>> begin
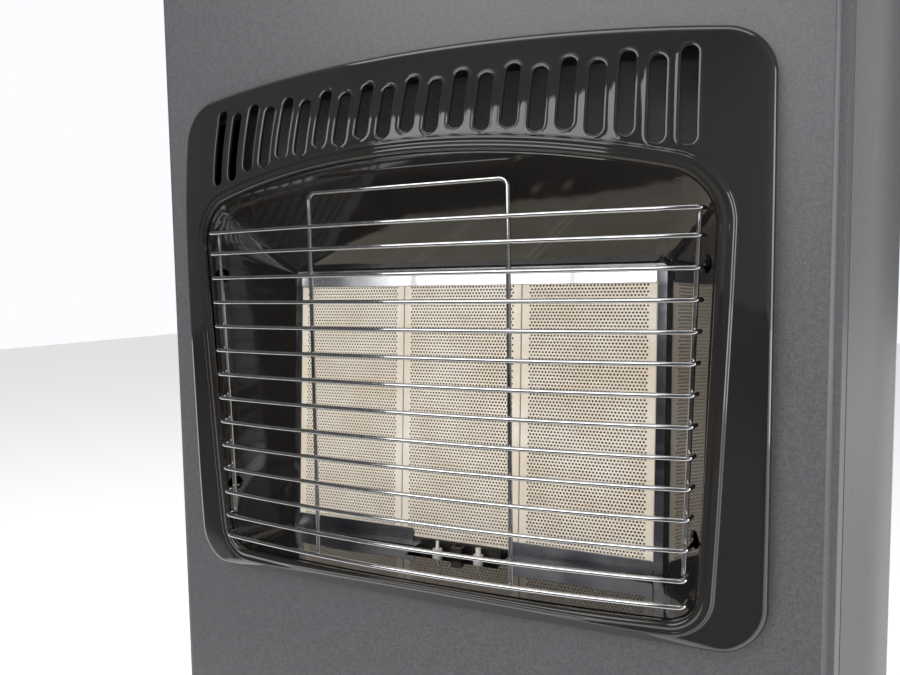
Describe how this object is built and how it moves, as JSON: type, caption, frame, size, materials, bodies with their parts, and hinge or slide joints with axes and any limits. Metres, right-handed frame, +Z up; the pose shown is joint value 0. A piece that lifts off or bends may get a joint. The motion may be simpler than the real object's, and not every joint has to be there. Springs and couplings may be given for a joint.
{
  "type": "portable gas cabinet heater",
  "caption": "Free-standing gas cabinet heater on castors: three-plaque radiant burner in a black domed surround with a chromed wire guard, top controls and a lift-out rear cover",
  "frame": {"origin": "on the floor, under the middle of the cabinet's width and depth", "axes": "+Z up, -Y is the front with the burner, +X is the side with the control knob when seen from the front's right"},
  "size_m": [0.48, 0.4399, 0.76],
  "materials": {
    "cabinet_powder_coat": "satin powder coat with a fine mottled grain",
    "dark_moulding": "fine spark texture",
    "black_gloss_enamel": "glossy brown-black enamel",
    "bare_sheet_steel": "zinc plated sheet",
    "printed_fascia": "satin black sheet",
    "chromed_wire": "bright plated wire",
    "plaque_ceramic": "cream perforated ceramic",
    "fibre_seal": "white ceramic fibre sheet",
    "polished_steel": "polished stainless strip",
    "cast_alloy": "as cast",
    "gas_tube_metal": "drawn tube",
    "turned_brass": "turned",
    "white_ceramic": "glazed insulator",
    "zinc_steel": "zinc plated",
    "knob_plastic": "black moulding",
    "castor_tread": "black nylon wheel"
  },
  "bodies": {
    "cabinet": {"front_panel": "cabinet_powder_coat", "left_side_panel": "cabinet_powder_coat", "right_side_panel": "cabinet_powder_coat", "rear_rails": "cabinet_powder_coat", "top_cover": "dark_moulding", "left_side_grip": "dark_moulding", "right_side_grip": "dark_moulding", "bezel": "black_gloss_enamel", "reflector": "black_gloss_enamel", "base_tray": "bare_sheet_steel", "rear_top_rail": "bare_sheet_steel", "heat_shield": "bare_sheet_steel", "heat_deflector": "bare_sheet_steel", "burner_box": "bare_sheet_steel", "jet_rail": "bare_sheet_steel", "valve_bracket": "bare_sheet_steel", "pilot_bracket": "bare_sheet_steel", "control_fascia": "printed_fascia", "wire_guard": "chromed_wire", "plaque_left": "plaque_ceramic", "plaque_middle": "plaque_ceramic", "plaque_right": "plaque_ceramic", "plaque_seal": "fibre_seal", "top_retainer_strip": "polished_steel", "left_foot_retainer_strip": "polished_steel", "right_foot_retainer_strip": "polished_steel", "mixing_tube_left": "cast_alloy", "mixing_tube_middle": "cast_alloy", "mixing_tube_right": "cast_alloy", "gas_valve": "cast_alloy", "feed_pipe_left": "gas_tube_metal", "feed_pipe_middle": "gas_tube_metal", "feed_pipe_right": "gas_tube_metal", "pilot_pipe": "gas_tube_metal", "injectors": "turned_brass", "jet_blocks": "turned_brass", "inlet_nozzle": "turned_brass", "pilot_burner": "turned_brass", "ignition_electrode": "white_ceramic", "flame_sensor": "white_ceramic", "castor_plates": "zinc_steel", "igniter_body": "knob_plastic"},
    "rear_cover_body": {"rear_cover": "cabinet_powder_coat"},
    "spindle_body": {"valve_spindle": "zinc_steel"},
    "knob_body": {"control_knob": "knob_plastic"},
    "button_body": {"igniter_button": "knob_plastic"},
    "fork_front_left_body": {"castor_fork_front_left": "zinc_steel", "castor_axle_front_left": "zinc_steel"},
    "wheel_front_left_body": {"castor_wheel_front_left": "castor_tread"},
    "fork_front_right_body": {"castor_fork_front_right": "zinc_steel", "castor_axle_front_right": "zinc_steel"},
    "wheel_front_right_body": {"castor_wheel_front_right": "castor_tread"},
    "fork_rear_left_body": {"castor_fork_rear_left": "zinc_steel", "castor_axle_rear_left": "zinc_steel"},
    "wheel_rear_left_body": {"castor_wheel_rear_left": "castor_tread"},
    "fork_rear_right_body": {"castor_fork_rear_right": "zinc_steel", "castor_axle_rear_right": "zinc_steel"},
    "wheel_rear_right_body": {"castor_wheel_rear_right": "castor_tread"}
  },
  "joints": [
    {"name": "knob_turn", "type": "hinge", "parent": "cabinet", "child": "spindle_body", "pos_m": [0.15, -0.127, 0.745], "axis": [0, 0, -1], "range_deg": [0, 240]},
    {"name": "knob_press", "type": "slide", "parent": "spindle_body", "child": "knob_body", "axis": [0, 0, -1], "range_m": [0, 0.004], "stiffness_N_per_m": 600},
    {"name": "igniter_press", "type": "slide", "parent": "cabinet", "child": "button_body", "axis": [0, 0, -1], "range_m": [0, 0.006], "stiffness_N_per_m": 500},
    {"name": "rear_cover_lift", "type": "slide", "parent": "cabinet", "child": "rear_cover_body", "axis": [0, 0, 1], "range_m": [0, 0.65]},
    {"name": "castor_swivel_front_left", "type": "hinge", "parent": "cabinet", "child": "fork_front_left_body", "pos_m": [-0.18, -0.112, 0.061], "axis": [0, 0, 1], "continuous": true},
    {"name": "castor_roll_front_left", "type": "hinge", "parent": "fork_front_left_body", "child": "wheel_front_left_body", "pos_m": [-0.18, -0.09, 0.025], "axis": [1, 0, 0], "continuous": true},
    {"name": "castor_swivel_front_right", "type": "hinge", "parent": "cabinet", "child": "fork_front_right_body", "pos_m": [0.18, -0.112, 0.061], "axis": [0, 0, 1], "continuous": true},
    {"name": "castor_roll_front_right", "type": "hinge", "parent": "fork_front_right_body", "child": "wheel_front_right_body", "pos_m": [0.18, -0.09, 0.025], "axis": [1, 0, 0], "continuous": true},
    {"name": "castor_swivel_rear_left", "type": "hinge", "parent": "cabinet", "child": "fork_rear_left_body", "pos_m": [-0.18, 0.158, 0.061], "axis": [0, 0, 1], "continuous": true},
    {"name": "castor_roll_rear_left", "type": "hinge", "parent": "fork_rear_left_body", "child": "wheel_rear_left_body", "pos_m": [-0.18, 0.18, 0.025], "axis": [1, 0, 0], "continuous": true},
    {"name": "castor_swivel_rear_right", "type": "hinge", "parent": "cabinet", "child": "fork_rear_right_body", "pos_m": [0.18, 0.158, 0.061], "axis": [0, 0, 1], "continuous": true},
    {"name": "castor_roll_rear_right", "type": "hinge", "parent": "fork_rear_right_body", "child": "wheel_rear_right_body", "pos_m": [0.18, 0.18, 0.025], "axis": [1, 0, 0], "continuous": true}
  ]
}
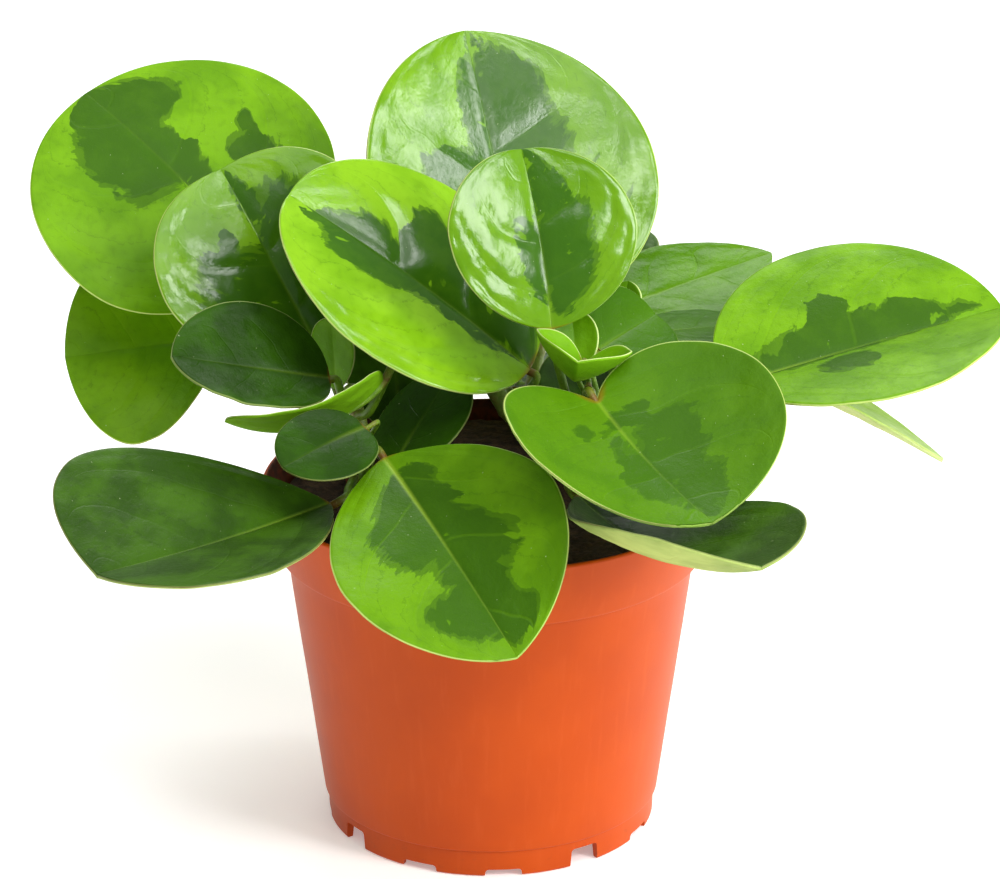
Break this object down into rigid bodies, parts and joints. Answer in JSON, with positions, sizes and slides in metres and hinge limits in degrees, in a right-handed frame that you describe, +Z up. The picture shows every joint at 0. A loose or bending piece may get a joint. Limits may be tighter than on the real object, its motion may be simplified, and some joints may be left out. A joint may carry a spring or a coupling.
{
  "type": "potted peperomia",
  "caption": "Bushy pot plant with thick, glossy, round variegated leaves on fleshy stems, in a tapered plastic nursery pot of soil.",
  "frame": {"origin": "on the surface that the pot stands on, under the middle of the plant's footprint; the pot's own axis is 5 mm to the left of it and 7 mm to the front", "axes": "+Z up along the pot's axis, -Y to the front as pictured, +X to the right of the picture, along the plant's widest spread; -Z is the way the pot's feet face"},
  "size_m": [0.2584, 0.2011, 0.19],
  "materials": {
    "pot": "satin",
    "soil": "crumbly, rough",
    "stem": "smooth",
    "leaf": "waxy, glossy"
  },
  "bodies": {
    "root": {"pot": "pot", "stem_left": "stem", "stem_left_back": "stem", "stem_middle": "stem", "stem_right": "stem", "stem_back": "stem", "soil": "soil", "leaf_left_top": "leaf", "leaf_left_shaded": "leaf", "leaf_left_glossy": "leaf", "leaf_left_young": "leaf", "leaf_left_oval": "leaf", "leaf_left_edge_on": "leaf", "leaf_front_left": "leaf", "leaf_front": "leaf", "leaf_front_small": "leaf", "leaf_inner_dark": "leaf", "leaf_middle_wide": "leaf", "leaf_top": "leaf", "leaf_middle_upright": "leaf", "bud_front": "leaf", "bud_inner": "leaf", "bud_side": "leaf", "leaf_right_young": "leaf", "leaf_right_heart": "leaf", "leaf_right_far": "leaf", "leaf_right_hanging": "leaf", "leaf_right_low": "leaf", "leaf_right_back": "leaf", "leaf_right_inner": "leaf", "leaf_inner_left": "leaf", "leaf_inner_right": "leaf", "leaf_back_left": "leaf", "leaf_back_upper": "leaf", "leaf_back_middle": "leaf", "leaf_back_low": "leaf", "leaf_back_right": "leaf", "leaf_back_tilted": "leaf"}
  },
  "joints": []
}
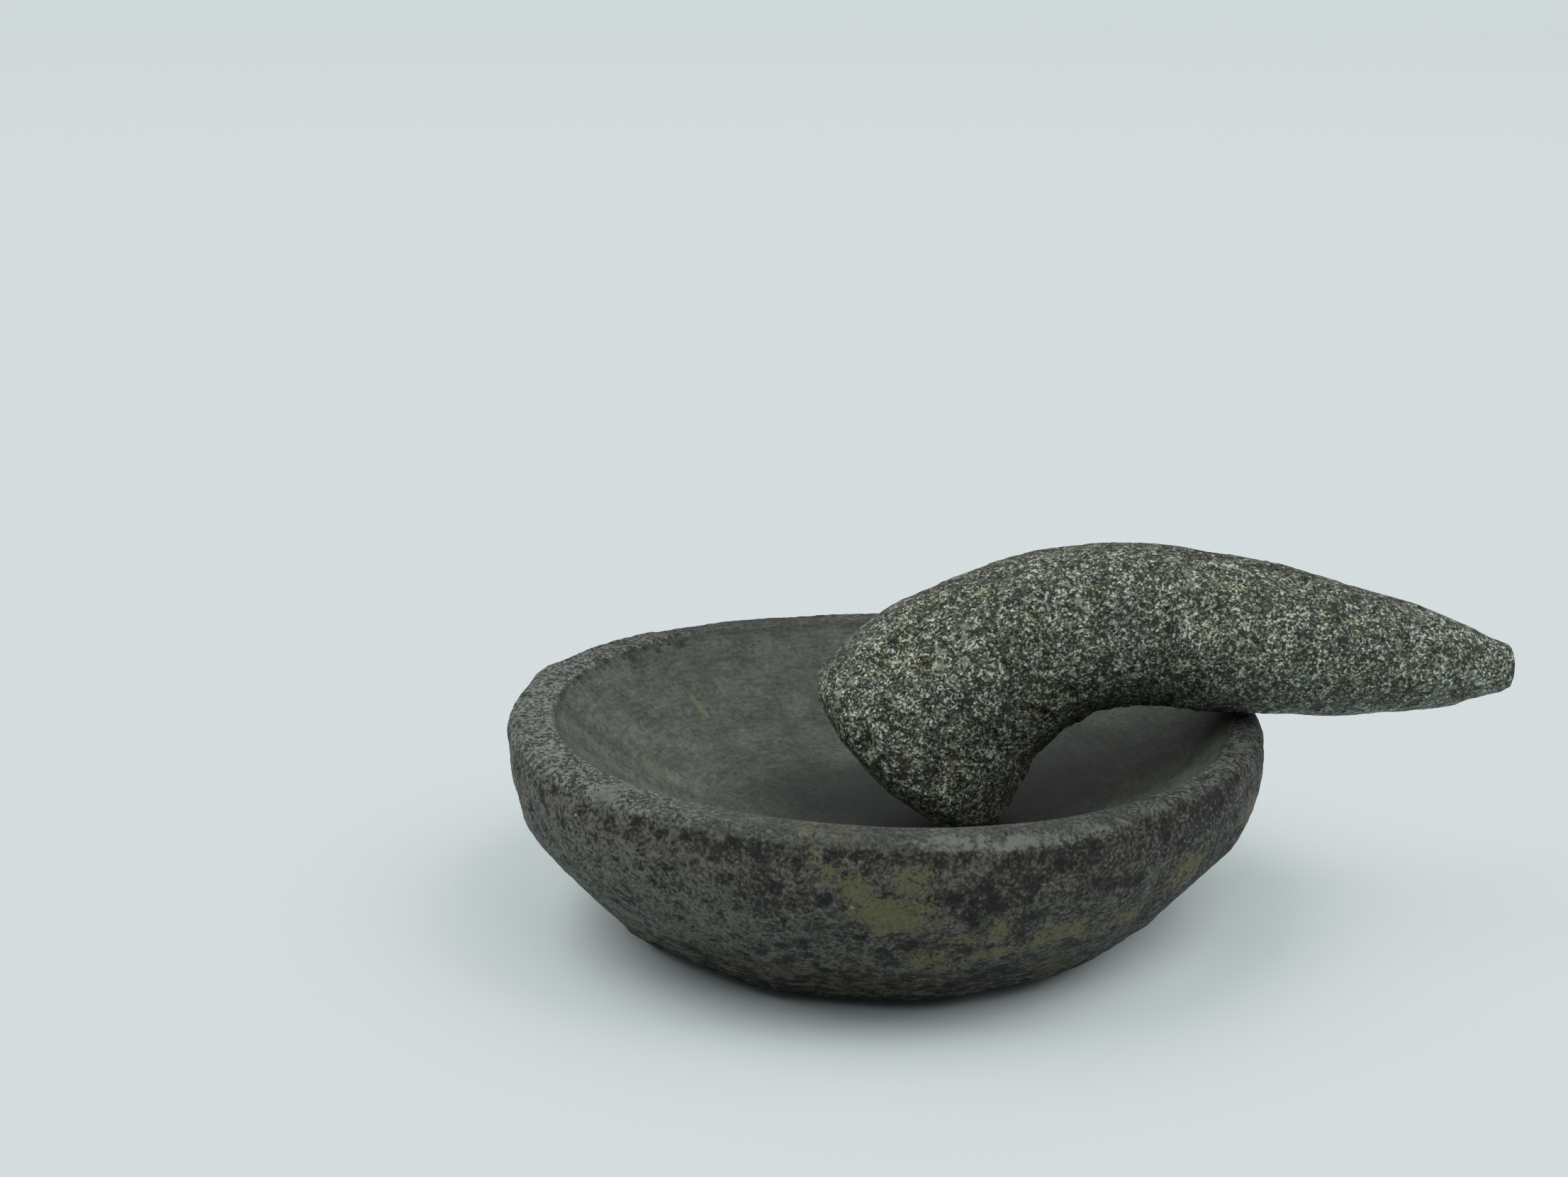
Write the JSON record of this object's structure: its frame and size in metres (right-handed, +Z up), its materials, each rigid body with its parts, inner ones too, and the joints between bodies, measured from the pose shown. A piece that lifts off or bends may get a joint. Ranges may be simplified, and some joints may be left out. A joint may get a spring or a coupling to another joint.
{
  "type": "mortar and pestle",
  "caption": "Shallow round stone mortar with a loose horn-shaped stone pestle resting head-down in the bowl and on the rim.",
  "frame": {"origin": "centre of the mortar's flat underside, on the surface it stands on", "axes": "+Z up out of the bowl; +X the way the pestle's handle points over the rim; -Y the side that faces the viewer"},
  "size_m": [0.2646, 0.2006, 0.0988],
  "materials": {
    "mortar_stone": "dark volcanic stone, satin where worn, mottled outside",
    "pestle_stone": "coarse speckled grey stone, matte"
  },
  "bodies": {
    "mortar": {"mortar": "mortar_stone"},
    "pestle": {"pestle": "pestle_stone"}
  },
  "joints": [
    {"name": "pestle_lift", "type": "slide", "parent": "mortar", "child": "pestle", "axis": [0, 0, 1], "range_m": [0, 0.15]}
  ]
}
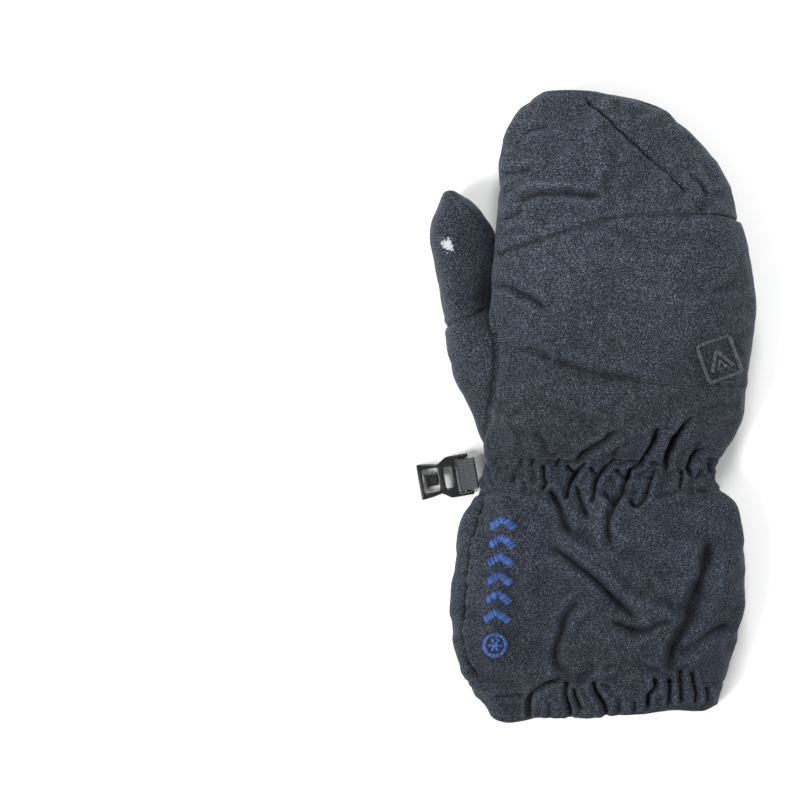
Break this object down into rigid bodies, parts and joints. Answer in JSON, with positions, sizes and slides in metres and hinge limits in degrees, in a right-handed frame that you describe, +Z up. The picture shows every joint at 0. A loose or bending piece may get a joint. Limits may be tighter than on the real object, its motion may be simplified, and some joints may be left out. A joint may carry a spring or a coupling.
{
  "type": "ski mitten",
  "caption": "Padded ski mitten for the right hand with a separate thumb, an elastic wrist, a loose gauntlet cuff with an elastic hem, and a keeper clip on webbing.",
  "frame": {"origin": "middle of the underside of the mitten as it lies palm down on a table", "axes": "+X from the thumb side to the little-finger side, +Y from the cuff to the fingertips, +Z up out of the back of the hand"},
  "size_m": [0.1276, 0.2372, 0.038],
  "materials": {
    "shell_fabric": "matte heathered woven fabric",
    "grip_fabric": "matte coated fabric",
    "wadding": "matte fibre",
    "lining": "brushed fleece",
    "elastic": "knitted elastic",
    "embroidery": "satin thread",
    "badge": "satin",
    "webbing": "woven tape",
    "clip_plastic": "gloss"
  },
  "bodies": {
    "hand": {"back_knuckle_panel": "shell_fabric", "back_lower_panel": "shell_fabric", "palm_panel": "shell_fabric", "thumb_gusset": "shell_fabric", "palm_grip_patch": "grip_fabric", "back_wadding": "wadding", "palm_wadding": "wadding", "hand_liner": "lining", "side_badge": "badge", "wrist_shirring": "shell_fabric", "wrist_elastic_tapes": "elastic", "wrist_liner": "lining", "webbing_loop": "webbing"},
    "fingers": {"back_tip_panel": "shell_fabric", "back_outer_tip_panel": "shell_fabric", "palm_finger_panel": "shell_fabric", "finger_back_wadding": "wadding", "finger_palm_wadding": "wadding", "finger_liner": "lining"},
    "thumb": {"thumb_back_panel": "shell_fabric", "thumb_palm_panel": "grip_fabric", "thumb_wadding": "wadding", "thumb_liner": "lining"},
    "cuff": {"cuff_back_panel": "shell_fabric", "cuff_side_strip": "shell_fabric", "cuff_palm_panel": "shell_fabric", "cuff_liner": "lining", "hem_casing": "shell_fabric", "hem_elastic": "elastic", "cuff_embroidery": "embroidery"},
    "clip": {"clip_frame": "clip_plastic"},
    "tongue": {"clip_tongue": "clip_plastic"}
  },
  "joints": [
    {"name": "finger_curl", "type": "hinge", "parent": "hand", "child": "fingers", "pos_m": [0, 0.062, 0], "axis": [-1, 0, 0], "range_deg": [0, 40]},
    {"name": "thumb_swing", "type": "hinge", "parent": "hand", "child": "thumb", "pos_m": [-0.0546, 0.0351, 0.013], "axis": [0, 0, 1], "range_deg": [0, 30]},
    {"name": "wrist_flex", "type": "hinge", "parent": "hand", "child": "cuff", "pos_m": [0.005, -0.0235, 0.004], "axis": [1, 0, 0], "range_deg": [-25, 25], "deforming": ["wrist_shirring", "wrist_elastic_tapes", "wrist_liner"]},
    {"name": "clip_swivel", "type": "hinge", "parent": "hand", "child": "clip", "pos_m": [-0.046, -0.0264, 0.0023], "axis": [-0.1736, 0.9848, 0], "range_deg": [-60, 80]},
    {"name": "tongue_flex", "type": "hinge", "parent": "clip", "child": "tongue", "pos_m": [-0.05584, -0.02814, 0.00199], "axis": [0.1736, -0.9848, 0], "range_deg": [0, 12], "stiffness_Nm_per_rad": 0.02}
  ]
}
>> end
■ **Instructions to follow**
Pick out all the lines with the word "handed" in them and copy them.

■ **Task solution**
Describe how this object is built and how it moves, as JSON: type, caption, frame, size, materials, bodies with their parts, and hinge or slide joints with axes and any limits. Metres, right-handed frame, +Z up; the pose shown is joint value 0. A piece that lifts off or bends may get a joint. The motion may be simpler than the real object's, and not every joint has to be there. Springs and couplings may be given for a joint.
Break this object down into rigid bodies, parts and joints. Answer in JSON, with positions, sizes and slides in metres and hinge limits in degrees, in a right-handed frame that you describe, +Z up. The picture shows every joint at 0. A loose or bending piece may get a joint. Limits may be tighter than on the real object, its motion may be simplified, and some joints may be left out. A joint may carry a spring or a coupling.
Write the JSON record of this object's structure: its frame and size in metres (right-handed, +Z up), its materials, each rigid body with its parts, inner ones too, and the joints between bodies, measured from the pose shown. A piece that lifts off or bends may get a joint. Ranges may be simplified, and some joints may be left out. A joint may get a spring or a coupling to another joint.
Break this object down into rigid bodies, parts and joints. Answer in JSON, with positions, sizes and slides in metres and hinge limits in degrees, in a right-handed frame that you describe, +Z up. The picture shows every joint at 0. A loose or bending piece may get a joint. Limits may be tighter than on the real object, its motion may be simplified, and some joints may be left out. A joint may carry a spring or a coupling.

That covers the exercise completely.